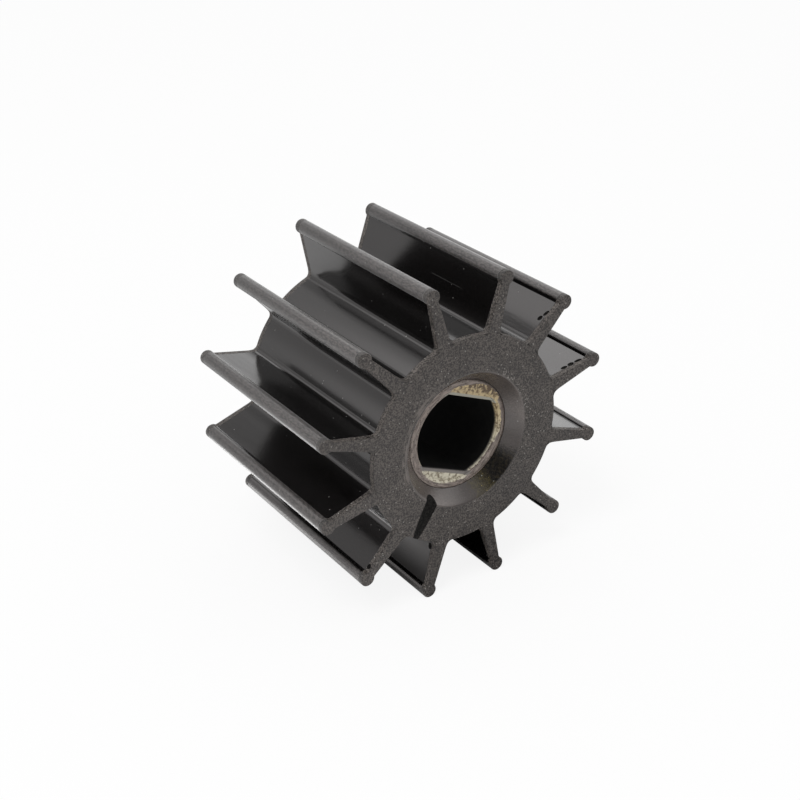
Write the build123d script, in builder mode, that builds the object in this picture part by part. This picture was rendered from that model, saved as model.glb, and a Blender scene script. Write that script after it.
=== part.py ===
"""Flexible-vane pump impeller: a rubber moulding bonded to a brass insert with a double-flat bore.

The axis runs along Y, and the end with the groove faces -Y. The wheel lies on its side, as it comes
to rest on a bench: two neighbouring vane tips carry it, one each side of straight down. The origin
is on the axis at mid width, and +Z is up. Sizes are in millimetres.
"""

import os

from build123d import *

# The rubber moulding
tip_diameter = 57.15
width = 38.1
hub_diameter = 36.2
root_fillet_radius = 1.0

# The vanes: a web that thins outwards, with a round bead along its tip
vane_count = 12
web_root_thickness = 2.5
web_tip_thickness = 1.4
bead_diameter = 2.5
bead_neck_radius = 0.4

# The dished recess round the insert, the same at both ends
recess_depth = 2.4
recess_floor_margin = 0.1
recess_wall_run = 2.075

# The round-bottomed groove in one end face, deepest at the recess and running out at the hub's edge
groove_diameter = 2.6
groove_depth = 1.0
groove_slope = 8.0
groove_direction = 240.3
groove_offset = -1.35

# The brass insert, with a shallow round mouth at each end of its double-flat bore
bore_diameter = 15.9
insert_wall = 1.575
across_flats = 12.75
flats_angle = -22.5
mouth_depth = 0.3
mouth_margin = 0.2

# The keying grooves round the insert, which the rubber fills
key_groove_count = 3
key_groove_pitch = 8.0
key_groove_width = 2.0
key_groove_depth = 0.4

# Places that follow from the sizes above
hub_radius = hub_diameter / 2
bead_centre_radius = (tip_diameter - bead_diameter) / 2
web_start_radius = hub_radius - web_root_thickness / 2
lowest_vane_angle = -90 + 180 / vane_count
insert_radius = bore_diameter / 2 + insert_wall
insert_length = width - 2 * recess_depth
recess_floor_radius = insert_radius + recess_floor_margin
recess_mouth_radius = recess_floor_radius + recess_wall_run
groove_length = 2 * (hub_radius - recess_mouth_radius + groove_diameter)

os.makedirs("parts", exist_ok=True)

# One vane, seen along the axis and pointing along +X, its neck rounded into the bead
with BuildSketch() as vane_outline:
    with BuildLine():
        Polyline(
            (web_start_radius, -web_root_thickness / 2),
            (bead_centre_radius, -web_tip_thickness / 2),
            (bead_centre_radius, web_tip_thickness / 2),
            (web_start_radius, web_root_thickness / 2),
            close=True,
        )
    make_face()
    with Locations((bead_centre_radius, 0)):
        Circle(bead_diameter / 2)
    neck_corners = vane_outline.vertices().sort_by(Axis.X)[2:4]
    fillet(neck_corners, radius=bead_neck_radius)

# The moulding seen along the axis: the hub, and the vanes with filleted roots
with BuildSketch(Plane.XZ) as moulding_outline:
    Circle(hub_radius)
    with PolarLocations(radius=0, count=vane_count, start_angle=lowest_vane_angle):
        add(vane_outline.sketch)
    root_corners = moulding_outline.vertices().group_by(SortBy.DISTANCE)[0]
    fillet(root_corners, radius=root_fillet_radius)

# The insert's section from the axis out, with its keying grooves
with BuildSketch() as insert_section:
    with Locations((insert_radius / 2, 0)):
        Rectangle(insert_radius, insert_length)
    with Locations((insert_radius, 0)):
        with GridLocations(0, key_groove_pitch, 1, key_groove_count):
            Rectangle(2 * key_groove_depth, key_groove_width, mode=Mode.SUBTRACT)

# The section of both recesses, from the axis out to their sloping walls
with BuildSketch() as recess_section:
    with BuildLine():
        Polyline(
            (0, width / 2),
            (recess_mouth_radius, width / 2),
            (recess_floor_radius, insert_length / 2),
            (0, insert_length / 2),
            close=True,
        )
    make_face()
    mirror(about=Plane.XZ)

# The shaft's outline: round, with two flats
with BuildSketch(Plane.XZ) as shaft_outline:
    Circle(bore_diameter / 2)
    Rectangle(bore_diameter, across_flats, rotation=flats_angle, mode=Mode.INTERSECT)

# Brass insert
with BuildPart() as brass_insert:
    revolve(insert_section.sketch, axis=Axis.Y)
    extrude(shaft_outline.sketch, amount=insert_length / 2, both=True, mode=Mode.SUBTRACT)
    for end in (Plane.XZ, Plane.ZX):
        with BuildSketch(end.offset(insert_length / 2)):
            Circle(bore_diameter / 2 + mouth_margin)
        extrude(amount=-mouth_depth, mode=Mode.SUBTRACT)

# Rubber moulding
with BuildPart() as rubber_impeller:
    extrude(moulding_outline.sketch, amount=width / 2, both=True)
    revolve(insert_section.sketch, axis=Axis.Y, mode=Mode.SUBTRACT)
    revolve(recess_section.sketch, axis=Axis.Y, mode=Mode.SUBTRACT)
    with Locations(Plane.XZ.offset(width / 2)):
        with PolarLocations(recess_mouth_radius, count=1, start_angle=groove_direction):
            with Locations((0, groove_offset, groove_diameter / 2 - groove_depth)):
                Cylinder(
                    groove_diameter / 2,
                    groove_length,
                    rotation=(0, 90 - groove_slope, 0),
                    mode=Mode.SUBTRACT,
                )

brass_insert.part.label = "brass_insert"
rubber_impeller.part.label = "rubber_impeller"
export_step(brass_insert.part, "parts/brass_insert.step")
export_step(rubber_impeller.part, "parts/rubber_impeller.step")
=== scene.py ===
"""The pump impeller as it lies on a bench: the moulded rubber wheel and the stained brass insert."""

import math

import bmesh
import bpy
from mathutils import Matrix, Vector


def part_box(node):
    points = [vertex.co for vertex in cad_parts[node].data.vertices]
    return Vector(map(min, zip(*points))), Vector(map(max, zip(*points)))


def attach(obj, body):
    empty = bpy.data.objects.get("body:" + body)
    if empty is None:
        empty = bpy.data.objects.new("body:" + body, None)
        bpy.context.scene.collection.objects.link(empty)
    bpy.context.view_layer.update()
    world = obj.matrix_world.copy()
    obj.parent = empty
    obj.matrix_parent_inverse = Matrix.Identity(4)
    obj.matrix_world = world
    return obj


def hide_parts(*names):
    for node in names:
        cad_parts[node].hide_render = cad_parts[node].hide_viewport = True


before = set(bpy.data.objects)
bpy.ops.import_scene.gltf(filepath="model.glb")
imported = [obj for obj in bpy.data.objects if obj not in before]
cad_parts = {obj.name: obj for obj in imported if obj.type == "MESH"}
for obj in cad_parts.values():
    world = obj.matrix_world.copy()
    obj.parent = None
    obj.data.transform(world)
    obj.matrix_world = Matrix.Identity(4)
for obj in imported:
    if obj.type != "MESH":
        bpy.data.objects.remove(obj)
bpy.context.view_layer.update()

# Metres in a millimetre, and the way the wheel's axis runs, from its front end to its back
MM = 0.001
AXIS = (0, 1, 0)

# The wheel, whose vanes stand half a pitch off straight down
VANES = 12
VANE_PITCH = 2 * math.pi / VANES
HALF_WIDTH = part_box("rubber_impeller")[1].y
LOWEST_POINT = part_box("rubber_impeller")[0].z
BEAD_RADIUS = 1.25 * MM
BEAD_CENTRE = (-LOWEST_POINT - BEAD_RADIUS) / math.cos(VANE_PITCH / 2)
HUB_RADIUS = 18.1 * MM
WEB_HALF_AT_HUB = 1.25 * MM
WEB_HALF_AT_BEAD = 0.70 * MM
WEB_TOP = BEAD_CENTRE - 1.45 * MM
BEAD_FACES_FROM = 26.8 * MM

# The recess in each end, from its mouth down to the seat of the insert
RECESS_MOUTH = 11.7 * MM
WALL_NEAR_MOUTH = 11.26 * MM
RECESS_FLOOR = 9.6 * MM
INSERT_SEAT = 9.5 * MM

# How finely the wheel is cut
HUB_STEPS_PER_VANE = 13
VANE_ROOT_STEPS = 6
HUB_RINGS = (13.8 * MM, 16.0 * MM, HUB_RADIUS)
FILLET_TURNS = (13, 26, 44, 62, 78)
WEB_SHARES = (0.05, 0.3, 0.6, 0.9, 1.0)
BEAD_TURNS = (-52, -38, -20, 0, 20, 38, 54, 68)
ARC_KEPT_BY_FIRST_ROW = 0.8
LENGTH_STEPS = 16
EDGE_ROW = 0.5 * MM

# The fillet at a vane's root, which starts where the vane's share of the hub ends
HUB_STEP = VANE_PITCH / HUB_STEPS_PER_VANE
ROOT_ANGLE = VANE_ROOT_STEPS / 2 * HUB_STEP
ROOT_FILLET = (HUB_RADIUS * math.sin(ROOT_ANGLE) - WEB_HALF_AT_HUB) / (1 - math.sin(ROOT_ANGLE))
FILLET_X = WEB_HALF_AT_HUB + ROOT_FILLET
FILLET_Z = (HUB_RADIUS + ROOT_FILLET) * math.cos(ROOT_ANGLE)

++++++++

● **What to do**: Starting with the first line of the data above, copy each line exactly until you reach the line with "a double-flat bore."; include that line as well.

● **Exercise result**:
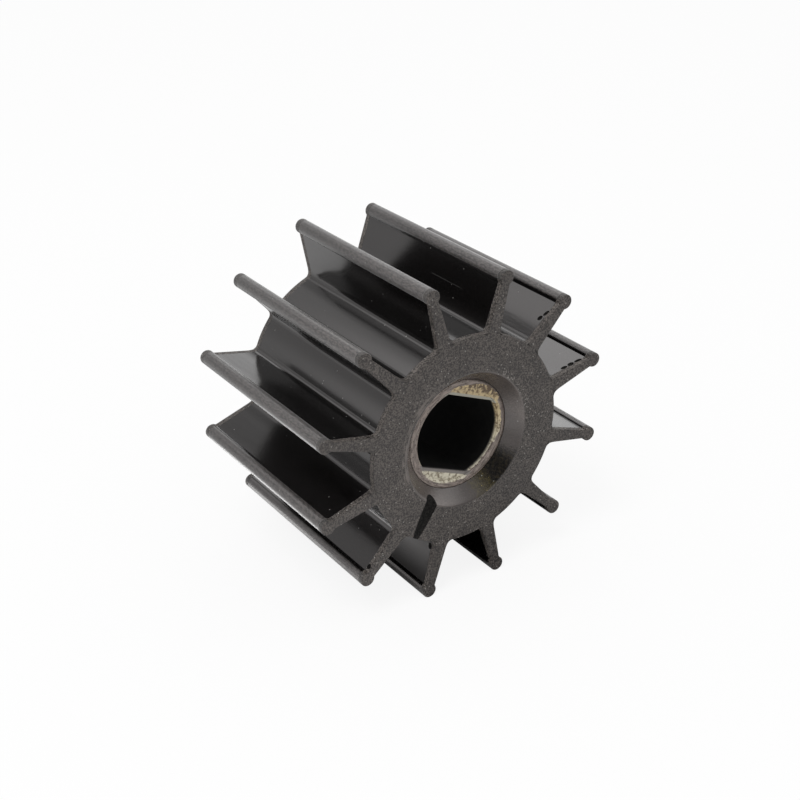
Write the build123d script, in builder mode, that builds the object in this picture part by part. This picture was rendered from that model, saved as model.glb, and a Blender scene script. Write that script after it.
=== part.py ===
"""Flexible-vane pump impeller: a rubber moulding bonded to a brass insert with a double-flat bore.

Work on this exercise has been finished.